==== SUPPLIED MATERIAL ====

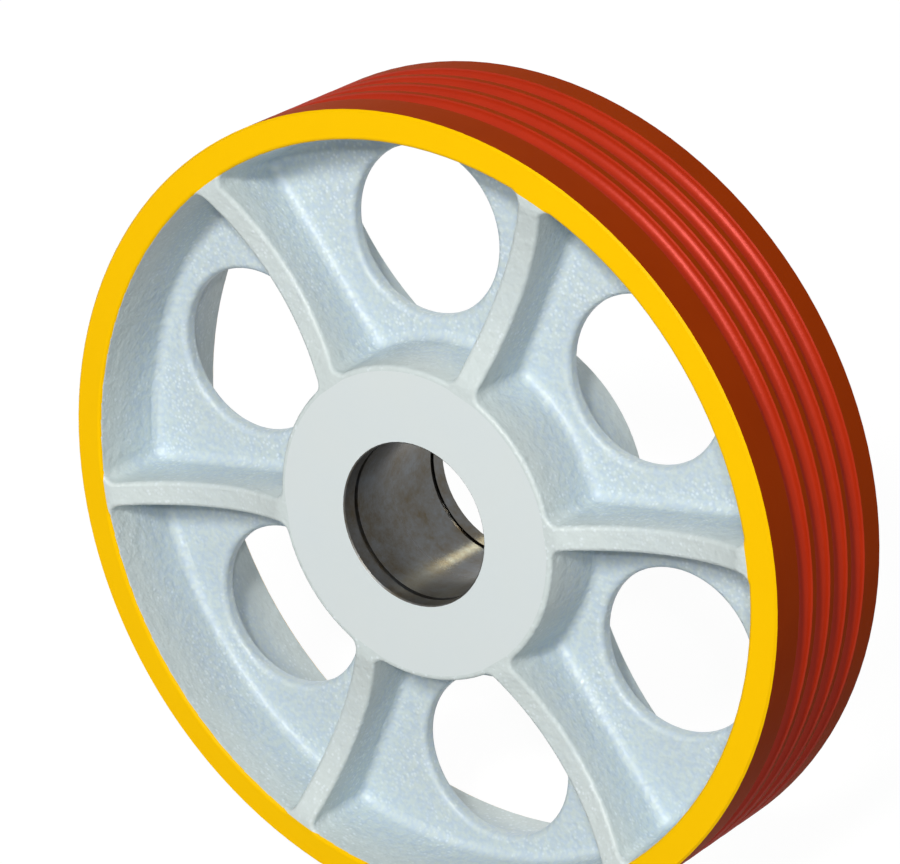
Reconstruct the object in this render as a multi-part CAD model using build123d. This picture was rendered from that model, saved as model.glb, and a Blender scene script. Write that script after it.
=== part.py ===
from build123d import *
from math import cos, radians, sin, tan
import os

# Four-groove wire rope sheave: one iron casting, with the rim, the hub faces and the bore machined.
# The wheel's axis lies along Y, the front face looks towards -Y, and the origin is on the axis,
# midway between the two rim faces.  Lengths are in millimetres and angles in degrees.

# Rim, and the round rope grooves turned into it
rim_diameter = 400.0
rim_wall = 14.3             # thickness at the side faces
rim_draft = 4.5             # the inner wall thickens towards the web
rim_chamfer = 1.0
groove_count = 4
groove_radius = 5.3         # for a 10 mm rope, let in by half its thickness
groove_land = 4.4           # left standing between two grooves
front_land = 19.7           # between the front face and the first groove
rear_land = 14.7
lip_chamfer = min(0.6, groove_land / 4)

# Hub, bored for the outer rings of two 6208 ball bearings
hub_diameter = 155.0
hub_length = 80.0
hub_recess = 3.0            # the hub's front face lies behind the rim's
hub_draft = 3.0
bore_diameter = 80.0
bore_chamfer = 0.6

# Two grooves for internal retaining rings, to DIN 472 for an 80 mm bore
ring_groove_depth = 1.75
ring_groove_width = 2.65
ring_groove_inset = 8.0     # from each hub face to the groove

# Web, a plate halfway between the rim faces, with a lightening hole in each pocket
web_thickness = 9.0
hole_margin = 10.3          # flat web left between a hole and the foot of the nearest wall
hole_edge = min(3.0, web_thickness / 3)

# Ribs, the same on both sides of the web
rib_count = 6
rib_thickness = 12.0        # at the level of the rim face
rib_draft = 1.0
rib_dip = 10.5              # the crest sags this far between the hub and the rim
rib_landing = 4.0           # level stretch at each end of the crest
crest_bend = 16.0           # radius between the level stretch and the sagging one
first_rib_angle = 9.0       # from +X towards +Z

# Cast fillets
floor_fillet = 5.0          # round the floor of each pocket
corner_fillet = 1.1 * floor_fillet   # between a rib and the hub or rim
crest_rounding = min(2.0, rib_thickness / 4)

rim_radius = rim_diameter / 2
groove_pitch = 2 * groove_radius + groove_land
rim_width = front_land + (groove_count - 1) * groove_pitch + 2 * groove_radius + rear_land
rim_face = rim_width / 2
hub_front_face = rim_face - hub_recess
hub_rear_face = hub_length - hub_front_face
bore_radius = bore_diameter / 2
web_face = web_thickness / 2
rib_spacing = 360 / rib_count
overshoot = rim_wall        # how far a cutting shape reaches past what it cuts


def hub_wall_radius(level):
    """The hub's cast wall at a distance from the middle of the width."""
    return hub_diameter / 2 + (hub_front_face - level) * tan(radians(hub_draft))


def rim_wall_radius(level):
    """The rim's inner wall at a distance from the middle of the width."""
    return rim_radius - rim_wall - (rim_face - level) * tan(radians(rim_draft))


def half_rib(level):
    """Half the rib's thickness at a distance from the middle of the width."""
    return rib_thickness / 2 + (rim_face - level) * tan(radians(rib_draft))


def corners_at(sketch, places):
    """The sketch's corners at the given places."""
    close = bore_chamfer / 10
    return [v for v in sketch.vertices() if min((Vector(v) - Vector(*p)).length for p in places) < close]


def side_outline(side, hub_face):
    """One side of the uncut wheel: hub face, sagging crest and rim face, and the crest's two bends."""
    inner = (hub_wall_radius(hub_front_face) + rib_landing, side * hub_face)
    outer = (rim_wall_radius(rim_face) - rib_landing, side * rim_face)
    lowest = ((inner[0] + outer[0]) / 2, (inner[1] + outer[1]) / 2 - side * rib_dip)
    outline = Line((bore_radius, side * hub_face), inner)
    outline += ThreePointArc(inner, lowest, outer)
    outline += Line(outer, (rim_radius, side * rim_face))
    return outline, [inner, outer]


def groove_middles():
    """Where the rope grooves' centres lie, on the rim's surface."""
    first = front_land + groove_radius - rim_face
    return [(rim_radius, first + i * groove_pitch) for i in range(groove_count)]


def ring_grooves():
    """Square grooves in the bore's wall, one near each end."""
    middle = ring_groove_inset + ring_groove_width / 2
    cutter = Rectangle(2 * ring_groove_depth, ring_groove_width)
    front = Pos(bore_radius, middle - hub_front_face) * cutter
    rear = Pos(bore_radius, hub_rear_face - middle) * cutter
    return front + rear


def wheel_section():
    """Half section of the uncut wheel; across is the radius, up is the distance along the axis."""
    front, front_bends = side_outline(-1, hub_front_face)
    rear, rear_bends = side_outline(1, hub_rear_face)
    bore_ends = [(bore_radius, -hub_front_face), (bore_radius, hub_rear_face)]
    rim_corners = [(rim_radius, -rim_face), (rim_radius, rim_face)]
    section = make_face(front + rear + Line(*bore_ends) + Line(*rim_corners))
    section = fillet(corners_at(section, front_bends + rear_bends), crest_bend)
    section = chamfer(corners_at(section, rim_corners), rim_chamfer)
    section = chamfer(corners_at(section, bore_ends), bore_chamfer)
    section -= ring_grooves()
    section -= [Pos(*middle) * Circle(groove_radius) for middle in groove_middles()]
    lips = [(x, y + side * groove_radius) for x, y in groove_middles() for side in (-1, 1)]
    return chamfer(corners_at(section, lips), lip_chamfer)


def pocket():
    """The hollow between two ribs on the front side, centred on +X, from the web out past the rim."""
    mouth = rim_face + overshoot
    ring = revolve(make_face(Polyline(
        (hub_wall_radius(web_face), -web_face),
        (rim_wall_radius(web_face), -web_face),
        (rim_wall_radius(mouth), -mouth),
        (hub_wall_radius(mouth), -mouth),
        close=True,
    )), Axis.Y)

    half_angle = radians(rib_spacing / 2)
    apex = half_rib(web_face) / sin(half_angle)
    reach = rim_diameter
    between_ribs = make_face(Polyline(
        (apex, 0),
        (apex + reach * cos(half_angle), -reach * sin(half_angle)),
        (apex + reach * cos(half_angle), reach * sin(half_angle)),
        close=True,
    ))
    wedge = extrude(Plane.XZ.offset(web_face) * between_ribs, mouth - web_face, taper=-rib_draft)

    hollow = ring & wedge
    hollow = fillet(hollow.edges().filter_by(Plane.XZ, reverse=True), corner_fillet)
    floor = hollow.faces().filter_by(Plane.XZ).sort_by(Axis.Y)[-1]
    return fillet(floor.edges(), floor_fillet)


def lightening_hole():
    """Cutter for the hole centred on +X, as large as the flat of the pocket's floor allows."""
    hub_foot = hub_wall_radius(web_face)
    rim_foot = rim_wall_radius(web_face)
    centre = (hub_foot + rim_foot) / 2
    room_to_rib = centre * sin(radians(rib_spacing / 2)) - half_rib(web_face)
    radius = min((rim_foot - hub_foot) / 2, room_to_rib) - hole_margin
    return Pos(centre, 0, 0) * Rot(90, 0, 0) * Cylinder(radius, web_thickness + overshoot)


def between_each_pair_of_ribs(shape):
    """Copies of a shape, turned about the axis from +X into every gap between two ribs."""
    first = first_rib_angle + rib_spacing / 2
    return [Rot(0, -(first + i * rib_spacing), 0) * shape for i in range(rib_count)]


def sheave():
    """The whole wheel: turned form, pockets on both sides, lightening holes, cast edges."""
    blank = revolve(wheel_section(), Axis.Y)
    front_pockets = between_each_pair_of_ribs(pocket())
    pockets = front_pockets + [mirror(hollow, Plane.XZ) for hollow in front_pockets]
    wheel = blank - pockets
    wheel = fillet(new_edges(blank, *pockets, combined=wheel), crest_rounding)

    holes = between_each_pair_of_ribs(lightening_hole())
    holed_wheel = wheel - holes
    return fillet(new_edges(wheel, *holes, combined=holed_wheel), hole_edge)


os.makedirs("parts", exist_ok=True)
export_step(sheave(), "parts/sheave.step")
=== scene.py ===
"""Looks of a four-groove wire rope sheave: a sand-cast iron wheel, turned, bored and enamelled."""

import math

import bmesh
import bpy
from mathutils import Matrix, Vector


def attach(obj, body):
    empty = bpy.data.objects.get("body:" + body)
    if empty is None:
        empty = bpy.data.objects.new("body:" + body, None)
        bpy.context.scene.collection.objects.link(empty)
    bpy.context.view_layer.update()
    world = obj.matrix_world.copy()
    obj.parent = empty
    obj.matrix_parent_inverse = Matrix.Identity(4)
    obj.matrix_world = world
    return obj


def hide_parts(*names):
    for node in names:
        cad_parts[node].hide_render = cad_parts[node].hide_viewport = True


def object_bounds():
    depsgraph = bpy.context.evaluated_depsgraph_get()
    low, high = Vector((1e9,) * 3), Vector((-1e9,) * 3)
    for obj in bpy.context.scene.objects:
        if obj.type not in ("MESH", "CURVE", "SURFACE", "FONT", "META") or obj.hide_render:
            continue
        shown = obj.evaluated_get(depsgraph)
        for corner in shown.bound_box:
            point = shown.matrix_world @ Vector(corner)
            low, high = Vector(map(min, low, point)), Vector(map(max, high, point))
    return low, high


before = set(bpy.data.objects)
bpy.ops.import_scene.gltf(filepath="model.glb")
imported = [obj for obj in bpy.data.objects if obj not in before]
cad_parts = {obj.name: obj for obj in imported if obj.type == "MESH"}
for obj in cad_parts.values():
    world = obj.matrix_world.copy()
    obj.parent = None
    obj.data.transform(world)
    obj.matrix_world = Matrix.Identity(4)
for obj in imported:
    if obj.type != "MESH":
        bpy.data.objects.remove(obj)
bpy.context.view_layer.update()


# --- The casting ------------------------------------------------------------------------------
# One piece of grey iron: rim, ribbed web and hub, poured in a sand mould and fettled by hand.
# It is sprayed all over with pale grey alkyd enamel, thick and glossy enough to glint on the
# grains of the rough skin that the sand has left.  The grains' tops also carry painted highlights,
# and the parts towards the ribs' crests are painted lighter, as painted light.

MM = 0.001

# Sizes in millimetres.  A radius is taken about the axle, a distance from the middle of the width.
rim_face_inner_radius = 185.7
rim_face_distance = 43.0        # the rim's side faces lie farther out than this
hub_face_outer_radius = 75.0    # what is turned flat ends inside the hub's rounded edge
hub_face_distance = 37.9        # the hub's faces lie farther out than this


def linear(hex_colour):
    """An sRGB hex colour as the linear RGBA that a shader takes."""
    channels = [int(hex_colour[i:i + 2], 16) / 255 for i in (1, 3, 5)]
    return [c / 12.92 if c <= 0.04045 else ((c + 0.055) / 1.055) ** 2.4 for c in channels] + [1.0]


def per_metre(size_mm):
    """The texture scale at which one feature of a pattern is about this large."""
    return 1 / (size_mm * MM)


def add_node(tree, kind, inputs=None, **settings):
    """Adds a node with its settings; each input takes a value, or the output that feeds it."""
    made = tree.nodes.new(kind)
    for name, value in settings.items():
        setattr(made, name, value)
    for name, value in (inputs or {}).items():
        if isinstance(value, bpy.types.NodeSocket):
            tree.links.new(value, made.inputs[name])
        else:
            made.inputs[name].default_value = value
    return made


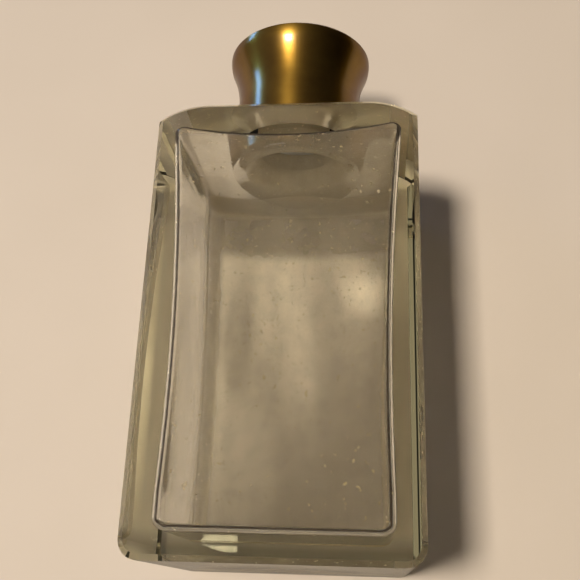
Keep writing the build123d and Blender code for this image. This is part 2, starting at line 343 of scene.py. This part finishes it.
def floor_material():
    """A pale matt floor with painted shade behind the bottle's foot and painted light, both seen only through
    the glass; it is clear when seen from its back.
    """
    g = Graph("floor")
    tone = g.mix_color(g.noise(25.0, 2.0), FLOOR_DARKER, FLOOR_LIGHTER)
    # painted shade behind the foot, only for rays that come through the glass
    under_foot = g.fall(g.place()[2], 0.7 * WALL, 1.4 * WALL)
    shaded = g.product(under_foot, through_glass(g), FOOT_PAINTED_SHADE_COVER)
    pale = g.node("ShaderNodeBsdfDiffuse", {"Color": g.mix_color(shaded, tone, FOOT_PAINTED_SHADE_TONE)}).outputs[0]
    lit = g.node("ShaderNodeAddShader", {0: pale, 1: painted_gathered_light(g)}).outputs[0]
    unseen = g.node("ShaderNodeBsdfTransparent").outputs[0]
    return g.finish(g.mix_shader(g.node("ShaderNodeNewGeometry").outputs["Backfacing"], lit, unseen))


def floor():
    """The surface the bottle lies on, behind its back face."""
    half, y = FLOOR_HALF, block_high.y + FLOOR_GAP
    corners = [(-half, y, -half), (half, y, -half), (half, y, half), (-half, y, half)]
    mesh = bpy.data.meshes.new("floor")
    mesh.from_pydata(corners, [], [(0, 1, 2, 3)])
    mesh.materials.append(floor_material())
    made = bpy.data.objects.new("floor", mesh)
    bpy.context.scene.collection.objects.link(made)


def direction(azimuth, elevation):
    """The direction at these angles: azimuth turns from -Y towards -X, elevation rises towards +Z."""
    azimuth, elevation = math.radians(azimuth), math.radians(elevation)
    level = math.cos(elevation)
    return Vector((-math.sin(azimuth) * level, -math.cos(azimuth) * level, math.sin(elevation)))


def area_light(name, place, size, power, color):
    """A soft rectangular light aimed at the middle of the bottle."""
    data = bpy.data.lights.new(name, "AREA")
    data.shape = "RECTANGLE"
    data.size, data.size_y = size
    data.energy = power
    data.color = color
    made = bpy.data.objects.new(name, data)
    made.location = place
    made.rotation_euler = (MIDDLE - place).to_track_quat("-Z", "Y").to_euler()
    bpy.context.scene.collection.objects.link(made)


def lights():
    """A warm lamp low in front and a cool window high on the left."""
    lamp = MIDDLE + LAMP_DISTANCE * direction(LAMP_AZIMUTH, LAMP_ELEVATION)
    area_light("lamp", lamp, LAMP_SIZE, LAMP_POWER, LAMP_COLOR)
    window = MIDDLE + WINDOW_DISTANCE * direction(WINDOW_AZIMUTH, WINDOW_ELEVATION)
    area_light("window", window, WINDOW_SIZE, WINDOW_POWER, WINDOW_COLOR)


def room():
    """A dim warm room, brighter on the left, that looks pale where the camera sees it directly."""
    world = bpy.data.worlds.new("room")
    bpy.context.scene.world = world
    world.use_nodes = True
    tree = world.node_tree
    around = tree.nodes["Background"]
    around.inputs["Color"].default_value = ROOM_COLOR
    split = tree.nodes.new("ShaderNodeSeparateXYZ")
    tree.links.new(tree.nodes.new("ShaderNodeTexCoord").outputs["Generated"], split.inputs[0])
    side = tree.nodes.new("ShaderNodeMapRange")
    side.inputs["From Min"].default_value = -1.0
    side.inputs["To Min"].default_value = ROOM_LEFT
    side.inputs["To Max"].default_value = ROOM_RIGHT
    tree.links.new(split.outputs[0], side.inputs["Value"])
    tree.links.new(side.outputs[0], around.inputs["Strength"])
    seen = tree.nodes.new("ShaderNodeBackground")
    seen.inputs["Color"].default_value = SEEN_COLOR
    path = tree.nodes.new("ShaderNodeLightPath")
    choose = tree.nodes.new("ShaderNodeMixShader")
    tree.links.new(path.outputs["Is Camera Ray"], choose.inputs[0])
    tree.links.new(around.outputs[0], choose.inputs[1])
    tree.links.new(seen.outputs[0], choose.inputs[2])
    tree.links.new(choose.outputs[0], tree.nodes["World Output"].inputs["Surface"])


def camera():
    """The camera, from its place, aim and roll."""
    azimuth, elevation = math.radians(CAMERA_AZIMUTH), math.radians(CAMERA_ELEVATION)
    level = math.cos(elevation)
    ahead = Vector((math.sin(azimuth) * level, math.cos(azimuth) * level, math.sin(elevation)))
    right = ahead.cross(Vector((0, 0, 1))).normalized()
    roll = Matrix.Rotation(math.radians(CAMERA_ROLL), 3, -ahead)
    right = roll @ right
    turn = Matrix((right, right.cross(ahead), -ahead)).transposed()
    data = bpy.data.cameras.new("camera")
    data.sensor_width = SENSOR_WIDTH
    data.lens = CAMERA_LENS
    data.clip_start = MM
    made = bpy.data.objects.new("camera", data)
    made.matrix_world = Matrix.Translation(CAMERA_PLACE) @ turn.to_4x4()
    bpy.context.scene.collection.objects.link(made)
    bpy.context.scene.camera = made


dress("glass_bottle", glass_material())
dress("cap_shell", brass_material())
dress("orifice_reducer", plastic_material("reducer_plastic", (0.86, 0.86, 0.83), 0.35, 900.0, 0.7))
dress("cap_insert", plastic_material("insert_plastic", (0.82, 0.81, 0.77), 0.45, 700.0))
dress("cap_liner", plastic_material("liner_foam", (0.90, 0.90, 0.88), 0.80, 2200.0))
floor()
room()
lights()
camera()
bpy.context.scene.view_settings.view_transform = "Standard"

====

**WHAT IS REQUIRED**
Above are the records; print exactly the lines from the line with "low, high = Vector((1e9,)" to the line with "obj.matrix_world = Matrix.Identity(4)", including both, and nothing else.

**THE OUTPUT**
    low, high = Vector((1e9,) * 3), Vector((-1e9,) * 3)
    for obj in bpy.context.scene.objects:
        if obj.type not in ("MESH", "CURVE", "SURFACE", "FONT", "META") or obj.hide_render:
            continue
        shown = obj.evaluated_get(depsgraph)
        for corner in shown.bound_box:
            point = shown.matrix_world @ Vector(corner)
            low, high = Vector(map(min, low, point)), Vector(map(max, high, point))
    return low, high


before = set(bpy.data.objects)
bpy.ops.import_scene.gltf(filepath="model.glb")
imported = [obj for obj in bpy.data.objects if obj not in before]
cad_parts = {obj.name: obj for obj in imported if obj.type == "MESH"}
for obj in cad_parts.values():
    world = obj.matrix_world.copy()
    obj.parent = None
    obj.data.transform(world)
    obj.matrix_world = Matrix.Identity(4)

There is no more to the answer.